4E is doing terribly bad, that's why we are still investing in new supplements and already showing off material for the next years releases."


Did anyone of you participate in the latest marketing surveys (one was DDI, the latest - a few days ago - was regarding DMG). Either survey definitely focused on looking on expanding what they already got (especially DMG) an what they should target next (especially DDI). There was nothing of the kind "What we did before sucked, you say, so please tell us what we should do instead?" No, they ask what to do next or where to expand upon.

Their surveys are definitely targeting on strengthening what they have, not figuring out what they did wrong in the past or why we no longer buy their products.

Of course we could theorize and claim that just shows that they have no clue about how to fix the supposed mess they are in, but Occams Razor suggests that the simplest solution of several possible ones is the preferable one - and the simplest solution is:
D&D 4 is doing well. WotC wants to know how to build on what 4E does and continue attracting gamers by giving them what they want out of it.
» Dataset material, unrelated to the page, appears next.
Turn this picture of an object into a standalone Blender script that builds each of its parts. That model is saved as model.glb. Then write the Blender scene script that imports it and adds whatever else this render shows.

And the same applied to this interview:
Piracy was one of the two major issues (but not the only!) why they stopped the PDFs, even if they are aware that this won't stop it all together, they feel it will help them in the future. They don't have yet a clear plan what to do next, except that they are apparently no longer seeing PDFs as the way to distribute digital rulebooks and look at a "safer" route (which will probably means it is not as convenient as PDF, too, unless they surprise me.)
They are also still considering how to release older, pre 4E content (so they don't fear themselves as competition and are quite willing to make money out of people that don't play the 4th Edition of D&D).

Oh, and regarding the "leader" position: It seems they see themselves still as very important for the purposes of "The Hobby". Depending on your view, that might be hybris, a sad truth of market power, wishful thinking, a nice ideal or the truth, but that's how Leeds presented it.